EXERCISE: Quote exactly the lines spanning from the top of the data below to the line that contains "twelve inches long.", including both.

[Scripts that build objects]
-=-=-

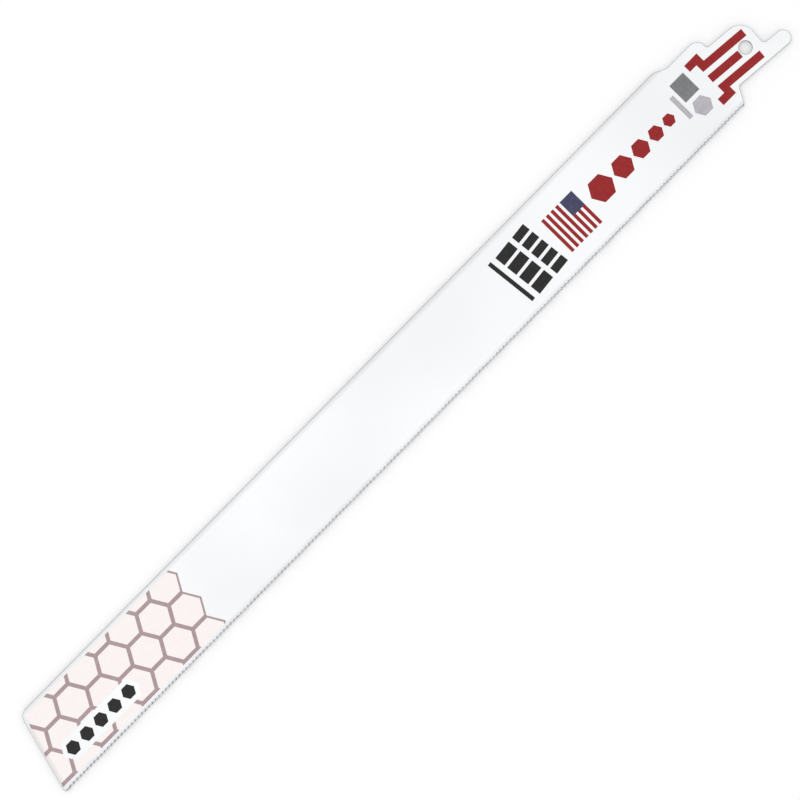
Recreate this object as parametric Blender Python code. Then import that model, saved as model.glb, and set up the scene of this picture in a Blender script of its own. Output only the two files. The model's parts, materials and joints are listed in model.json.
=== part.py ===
"""Reciprocating saw blade for cutting metal, twelve inches long.

It is one strip of hardened steel. One long edge has a row of fine teeth in a wavy set, the nose is
cut at a slant, and the other end is a tang, turned a few degrees towards the teeth, with a hole
and a narrow tail for the saw's clamp.

The blade lies flat with its printed face up. +X runs to the tang and +Y to the spine, so the teeth
are on the -Y side. The origin is under the middle of the blade's box, level with the lowest tooth.
Outlines are worked out from the toothed corner of the nose, with Y measured from mid-width.
"""

import math

import bmesh
import bpy
from mathutils import Matrix, Vector

MM = 0.001
INCH = 25.4 * MM

# The strip
OVERALL_LENGTH = 12 * INCH
BODY_WIDTH = 1 * INCH
THICKNESS = 1.07 * MM
RIM_RADIUS = 0.22 * MM

# The nose: its toothed corner reaches further than its spine corner
NOSE_SLANT = 7.0 * MM
NOSE_SPINE_RADIUS = 3.2 * MM
NOSE_TOOTHED_RADIUS = 0.8 * MM

# The teeth, which cut as the blade is pulled: their steep fronts face the tang
TOOTH_PITCH = INCH / 18
TOOTH_DEPTH = 0.62 * MM
GULLET_RADIUS = 0.25 * MM
RAKE_ANGLE = math.radians(4)
PLAIN_EDGE_AT_NOSE = 0.8 * MM
PLAIN_EDGE_AT_HEEL = 0.6 * MM

# The wavy set: the toothed strip bends from side to side, so that the cut is wider than the blade
SET_EACH_SIDE = 0.25 * MM
SET_STRIP_WIDTH = 1.6 * MM
SET_WAVE_LENGTH = 11.5 * MM
SET_FADE_LENGTH = 6.0 * MM

# The shoulders, where the strip narrows to the tang
SPINE_STEP_DEPTH = 1.9 * MM
SPINE_STEP_SLOPE = 3.5 * MM
SPINE_LAND_LENGTH = 12.6 * MM
SPINE_STEP_RADIUS = 4.0 * MM
SPINE_SHOULDER_RADIUS = 3.1 * MM
HEEL_SLANT = 2.8 * MM
HEEL_RADIUS = 0.6 * MM
TANG_ROOT_RADIUS = 0.8 * MM

# The tang, in its own frame: along it from the hole's centre, and across it towards the spine
TANG_CANT = math.radians(5.1)
HOLE_BELOW_MID_WIDTH = 1.2 * MM
HOLE_DIAMETER = 4.1 * MM
HOLE_TO_SHOULDER = 8.6 * MM
HOLE_TO_SPINE_EDGE = 7.15 * MM
HOLE_TO_TOOTHED_EDGE = 7.25 * MM
HOLE_TO_TANG_END = 4.8 * MM
TANG_CORNER_RADIUS = 4.9 * MM
HOLE_TO_TAIL_END = 12.5 * MM
TAIL_WIDTH = 4.7 * MM
TAIL_END_RADIUS = 2.3 * MM
TAIL_ROOT_RADIUS = 1.2 * MM

# Fineness of the round stretches
ARC_STEP = math.radians(9)
SHORTEST_EDGE = 0.05 * MM
GULLET_FRONT_STEPS = 3
RIM_STEPS = 2
HOLE_SIDES = 60
SHARPEST_SMOOTH_ANGLE = math.radians(50)


def rounded(corners):
    """An open outline's points, with each inner (x, y, radius) corner drawn as an arc. Where two
    arcs would run into each other on a short edge, both are made smaller."""
    places = [Vector((x, y)) for x, y, radius in corners]
    inner = range(1, len(corners) - 1)
    halves = [0.0] * len(corners)
    reaches = [0.0] * len(corners)
    for i in inner:
        halves[i] = (places[i - 1] - places[i]).angle(places[i + 1] - places[i]) / 2
        reaches[i] = corners[i][2] / math.tan(halves[i])
    shares = []
    for i in range(len(corners) - 1):
        wanted = max(reaches[i] + reaches[i + 1], SHORTEST_EDGE)
        length = (places[i + 1] - places[i]).length
        shares.append(min(1.0, (length - SHORTEST_EDGE) / wanted))

    points = [places[0]]
    for i in inner:
        reach = reaches[i] * min(shares[i - 1], shares[i])
        back = (places[i - 1] - places[i]).normalized()
        ahead = (places[i + 1] - places[i]).normalized()
        centre = places[i] + (back + ahead).normalized() * (reach / math.cos(halves[i]))
        spoke = places[i] + back * reach - centre
        turns_left = back.x * ahead.y - back.y * ahead.x < 0
        sweep = (math.pi - 2 * halves[i]) * (1 if turns_left else -1)
        steps = math.ceil(abs(sweep) / ARC_STEP)
        for step in range(steps + 1):
            points.append(centre + Matrix.Rotation(sweep * step / steps, 2) @ spoke)
    points.append(places[-1])
    return points


def gullet(tip_x):
    """One gullet's outline: the front of the tooth whose tip is at tip_x, from that tip up, the
    gullet's deepest point, and the back of the next tooth down to its tip, which is left out."""
    tip = Vector((tip_x, -BODY_WIDTH / 2))
    front_length = (TOOTH_DEPTH - GULLET_RADIUS * (1 + math.sin(RAKE_ANGLE))) / math.cos(RAKE_ANGLE)
    up_front = Vector((-math.sin(RAKE_ANGLE), math.cos(RAKE_ANGLE)))
    square_to_front = Vector((math.cos(RAKE_ANGLE), math.sin(RAKE_ANGLE)))
    centre = tip + up_front * front_length + square_to_front * GULLET_RADIUS

    def on_arc(angle):
        return centre + Vector((math.cos(angle), math.sin(angle))) * GULLET_RADIUS

    front_angle = math.pi + RAKE_ANGLE
    bottom_angle = math.pi / 2
    steps = range(GULLET_FRONT_STEPS)
    turn = (bottom_angle - front_angle) / GULLET_FRONT_STEPS
    front = [tip] + [on_arc(front_angle + turn * step) for step in steps]

    # The next tooth's back is the straight line from its tip that just touches the gullet's arc.
    to_centre = centre - Vector((tip_x + TOOTH_PITCH, tip.y))
    back_angle = math.atan2(to_centre.y, -to_centre.x)
    back_angle += math.asin(GULLET_RADIUS / to_centre.length)
    back = [on_arc(bottom_angle - back_angle)]
    return front, on_arc(bottom_angle), back


def tang_point(hole, along, across, radius=0.0):
    """A corner given in the tang's own frame, in the blade's."""
    turned = Matrix.Rotation(-TANG_CANT, 2) @ Vector((along, across))
    return hole.x + turned.x, hole.y + turned.y, radius


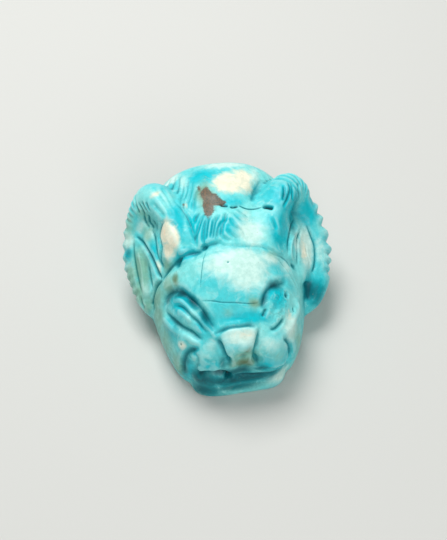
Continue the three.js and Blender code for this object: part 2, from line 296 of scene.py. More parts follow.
gutters = np.maximum.reduce(
    [
        ear_beds,
        shaft_beds,
        around([(-10.6, 3, 8.6), (-8.4, 1.5, 11), (10.8, 2.4, 8.2), (10.8, 0.2, 7)], 3),
        around([(3, -1.7, 13.2), (5.4, -2, 12), (9, 4, 11.6)], 2.6),
    ]
)
stone = grind(stone, soft)
stone = grind(stone, gutter_reach, gutters, facing_of(stone))
for where, reach in (
    (crown_top, 0.75),
    (eye_beds, 1.1),
    (ear_beds, 0.7),
    (shaft_beds, 1.3),
    (hairline_bed, 1.2),
    (nose_end, 1.0),
    (muzzle, 0.4),
    (lips, 0.9),
):
    stone = grind(stone, reach, where)
saw_flat(stone)

facing = facing_of(stone)
quads = column(stone_mesh.loops, "vertex_index", 1, int).reshape(-1, 4)
surface = BVHTree.FromPolygons(stone.tolist(), quads.tolist())
relief = np.zeros(len(stone))  # how far the carving raises each point
dirt_and_painted_shade = np.zeros(len(stone))  # how much dirt and painted shade darkens each point, from 0 to 1
stroke_steps = 8  # from each given place of a stroke to the next


def touch(place):
    """A place on the stone: of two numbers it is the one seen from above, of three the nearest one."""
    if len(place) == 2:
        return surface.ray_cast(Vector((*place, 2 * height)), Vector((0, 0, -1)))[0]
    return surface.find_nearest(Vector(place))[0]


def beside(line, reach):
    """The points within reach of a line, how far off it they are, and how far along it."""
    near = np.flatnonzero(((stone > line.min(0) - reach) & (stone < line.max(0) + reach)).all(1))
    run = np.diff(line, axis=0)
    gap = stone[near][:, None] - line[:-1]
    share = np.clip((gap * run).sum(2) / (run * run).sum(1), 0, 1)
    off = np.linalg.norm(gap - share[..., None] * run, axis=2)
    best, row = off.argmin(1), np.arange(len(near))
    along = (best + share[row, best]) / len(run)
    keep = off[row, best] < reach
    return near[keep], off[row, best][keep], along[keep]


def stroke(places, reach, ends):
    """The stone beside a line drawn on it through the given places, and how strong the stroke is there."""
    line = np.array([touch(p) for p in path_through([touch(p) for p in places], stroke_steps)])
    near, off, along = beside(line, reach)
    return near, off, np.clip(np.minimum(along, 1 - along) / ends, 0, 1) ** 0.6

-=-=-

OUTPUT:
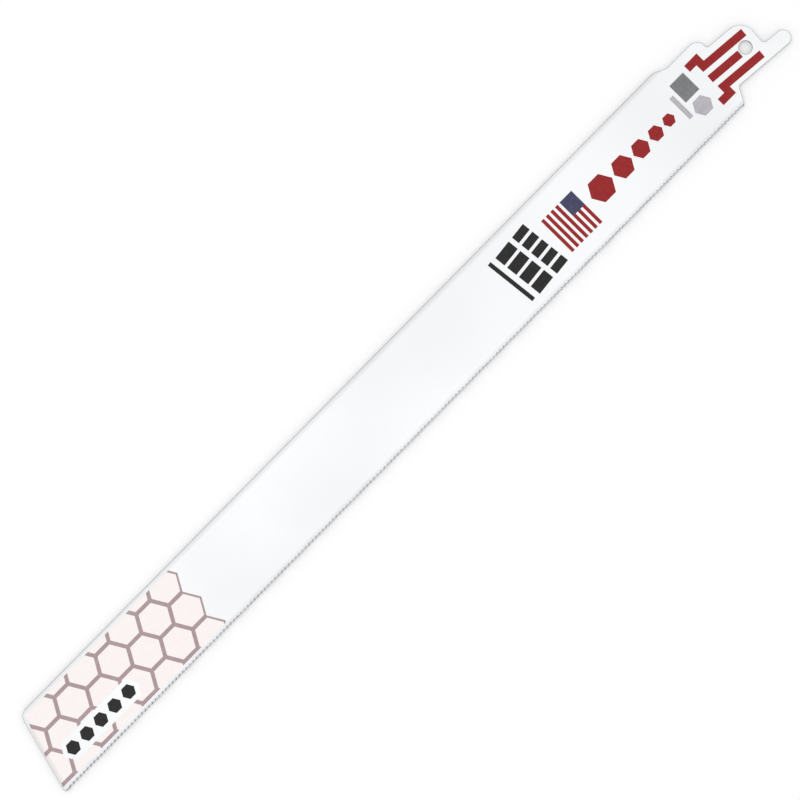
Recreate this object as parametric Blender Python code. Then import that model, saved as model.glb, and set up the scene of this picture in a Blender script of its own. Output only the two files. The model's parts, materials and joints are listed in model.json.
=== part.py ===
"""Reciprocating saw blade for cutting metal, twelve inches long.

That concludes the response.